WHAT TO DO
Copy out all of the material exactly as presented.

COLLECTED DATA
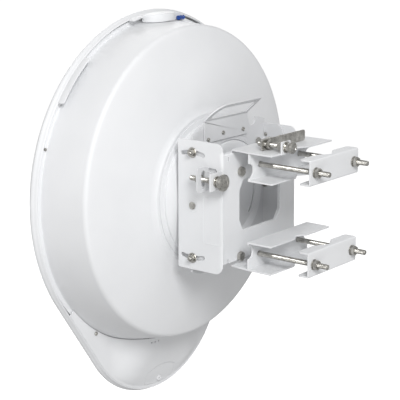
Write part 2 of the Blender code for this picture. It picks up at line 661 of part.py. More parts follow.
def carry_handle():
    near = DISH_WEB + GAP
    foot = [(0.0640, 0.0880), (0.0640, HANDLE_FOLD), (-0.0420, HANDLE_FOLD), (-0.0420, 0.0880)]
    base = plate("base", [foot], "XZ", near, near + SHEET)
    outer = [(0.0640, -0.0012)] + arc((0.0320, -0.0012), 0.0332, 18, 90, 8)
    outer = outer + [(-0.0525, 0.0318), (-0.0420, 0.0040), (-0.0420, -0.0012)]
    inner = [(0.0535, 0.0050)] + arc((0.0300, 0.0000), 0.0255, 25, 90, 6)
    inner = inner + [(-0.0430, 0.0248), (-0.0350, 0.0050)]
    lean = Matrix.Translation((0, near + SHEET / 2, HANDLE_FOLD)) @ Matrix.Rotation(-HANDLE_TILT, 4, "X")
    grip = plate("grip", [outer, inner], "XZ", -SHEET / 2, SHEET / 2, lean)
    body = join("carry_handle", base, [grip])
    holes = [rod("hole", (x, near, z), "Y", 0.0022, 0.0140, 12) for x, z in HANDLE_SCREWS]
    put("carry_handle", cut("carry_handle", body, holes), WHITE_METAL)


def handle_screws():
    screws = [screw_head(x, DISH_WEB + 2 * GAP + SHEET + 0.0022, z, 0.0052) for x, z in HANDLE_SCREWS]
    put_each("handle_screw", screws, STEEL)


# ---------------------------------------------------------------- elevation: yoke, pivots, locks and screw
def yoke():
    lug = [(YOKE_X - 0.0010, 0.0590), (EL_SCREW_X + 0.0140, 0.0590), (EL_SCREW_X + 0.0140, 0.0330),
           (YOKE_X - 0.0010, 0.0330)]
    web_edge = rounded(-YOKE_X, -YOKE_WEB_Z, YOKE_X, YOKE_WEB_Z, 0.0010, 1)
    web = plate("web", [web_edge, WEB_WINDOW], "XZ", YOKE_BACK - SHEET, YOKE_BACK)
    tab = plate("tab", [lug], "XZ", YOKE_BACK - SHEET, YOKE_BACK)
    top = [(YOKE_BACK, YOKE_WEB_Z)] + arc((YOKE_BACK - 0.0120, YOKE_H - 0.0120), 0.0120, 10, 90, 5)
    top = top + arc((YOKE_FRONT + 0.0030, YOKE_H - 0.0030), 0.0030, 90, 180, 2)
    edge = top + [(y, -z) for y, z in reversed(top)]
    slots = [arc_slot((PIVOT_Y, 0), LOCK_R, middle, math.degrees(LOCK_ANGLE), M6_R + GAP) for middle in (90, 270)]
    window = rounded(-0.1330, 0.0315, -0.1060, 0.0605, 0.0030, 2)
    pivot = circle((PIVOT_Y, 0), SCREW_R + GAP, 20)
    near = plate("near", [edge, pivot, window] + slots, "YZ", YOKE_X - SHEET, YOKE_X)
    far = plate("far", [edge, pivot] + slots, "YZ", -YOKE_X, -YOKE_X + SHEET)
    body = join("elevation_yoke", web, [tab, near, far])
    holes = [rod("hole", (EL_SCREW_X, YOKE_BACK, EL_SCREW_Z), "Y", SCREW_R + GAP, 0.0200, 20)]
    for x in (-WEB_BOLT_X, WEB_BOLT_X):
        for z in WEB_BOLT_Z:
            holes.append(rod("hole", (x, YOKE_BACK, z), "Y", SCREW_R + GAP, 0.0100, 20))
    for x in (-0.0790, 0.0790):
        for z in (-0.0800, 0.0740):
            holes.append(box("slit", (x - 0.0015, YOKE_BACK - 0.0050, z - 0.0035),
                             (x + 0.0015, YOKE_BACK + 0.0050, z + 0.0035)))
    put("elevation_yoke", cut("elevation_yoke", body, holes), WHITE_METAL)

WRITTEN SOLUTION
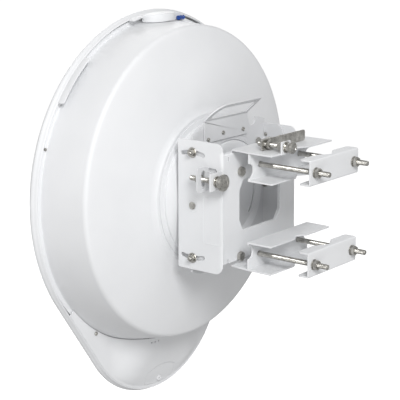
Write part 2 of the Blender code for this picture. It picks up at line 661 of part.py. More parts follow.
def carry_handle():
    near = DISH_WEB + GAP
    foot = [(0.0640, 0.0880), (0.0640, HANDLE_FOLD), (-0.0420, HANDLE_FOLD), (-0.0420, 0.0880)]
    base = plate("base", [foot], "XZ", near, near + SHEET)
    outer = [(0.0640, -0.0012)] + arc((0.0320, -0.0012), 0.0332, 18, 90, 8)
    outer = outer + [(-0.0525, 0.0318), (-0.0420, 0.0040), (-0.0420, -0.0012)]
    inner = [(0.0535, 0.0050)] + arc((0.0300, 0.0000), 0.0255, 25, 90, 6)
    inner = inner + [(-0.0430, 0.0248), (-0.0350, 0.0050)]
    lean = Matrix.Translation((0, near + SHEET / 2, HANDLE_FOLD)) @ Matrix.Rotation(-HANDLE_TILT, 4, "X")
    grip = plate("grip", [outer, inner], "XZ", -SHEET / 2, SHEET / 2, lean)
    body = join("carry_handle", base, [grip])
    holes = [rod("hole", (x, near, z), "Y", 0.0022, 0.0140, 12) for x, z in HANDLE_SCREWS]
    put("carry_handle", cut("carry_handle", body, holes), WHITE_METAL)


def handle_screws():
    screws = [screw_head(x, DISH_WEB + 2 * GAP + SHEET + 0.0022, z, 0.0052) for x, z in HANDLE_SCREWS]
    put_each("handle_screw", screws, STEEL)


# ---------------------------------------------------------------- elevation: yoke, pivots, locks and screw
def yoke():
    lug = [(YOKE_X - 0.0010, 0.0590), (EL_SCREW_X + 0.0140, 0.0590), (EL_SCREW_X + 0.0140, 0.0330),
           (YOKE_X - 0.0010, 0.0330)]
    web_edge = rounded(-YOKE_X, -YOKE_WEB_Z, YOKE_X, YOKE_WEB_Z, 0.0010, 1)
    web = plate("web", [web_edge, WEB_WINDOW], "XZ", YOKE_BACK - SHEET, YOKE_BACK)
    tab = plate("tab", [lug], "XZ", YOKE_BACK - SHEET, YOKE_BACK)
    top = [(YOKE_BACK, YOKE_WEB_Z)] + arc((YOKE_BACK - 0.0120, YOKE_H - 0.0120), 0.0120, 10, 90, 5)
    top = top + arc((YOKE_FRONT + 0.0030, YOKE_H - 0.0030), 0.0030, 90, 180, 2)
    edge = top + [(y, -z) for y, z in reversed(top)]
    slots = [arc_slot((PIVOT_Y, 0), LOCK_R, middle, math.degrees(LOCK_ANGLE), M6_R + GAP) for middle in (90, 270)]
    window = rounded(-0.1330, 0.0315, -0.1060, 0.0605, 0.0030, 2)
    pivot = circle((PIVOT_Y, 0), SCREW_R + GAP, 20)
    near = plate("near", [edge, pivot, window] + slots, "YZ", YOKE_X - SHEET, YOKE_X)
    far = plate("far", [edge, pivot] + slots, "YZ", -YOKE_X, -YOKE_X + SHEET)
    body = join("elevation_yoke", web, [tab, near, far])
    holes = [rod("hole", (EL_SCREW_X, YOKE_BACK, EL_SCREW_Z), "Y", SCREW_R + GAP, 0.0200, 20)]
    for x in (-WEB_BOLT_X, WEB_BOLT_X):
        for z in WEB_BOLT_Z:
            holes.append(rod("hole", (x, YOKE_BACK, z), "Y", SCREW_R + GAP, 0.0100, 20))
    for x in (-0.0790, 0.0790):
        for z in (-0.0800, 0.0740):
            holes.append(box("slit", (x - 0.0015, YOKE_BACK - 0.0050, z - 0.0035),
                             (x + 0.0015, YOKE_BACK + 0.0050, z + 0.0035)))
    put("elevation_yoke", cut("elevation_yoke", body, holes), WHITE_METAL)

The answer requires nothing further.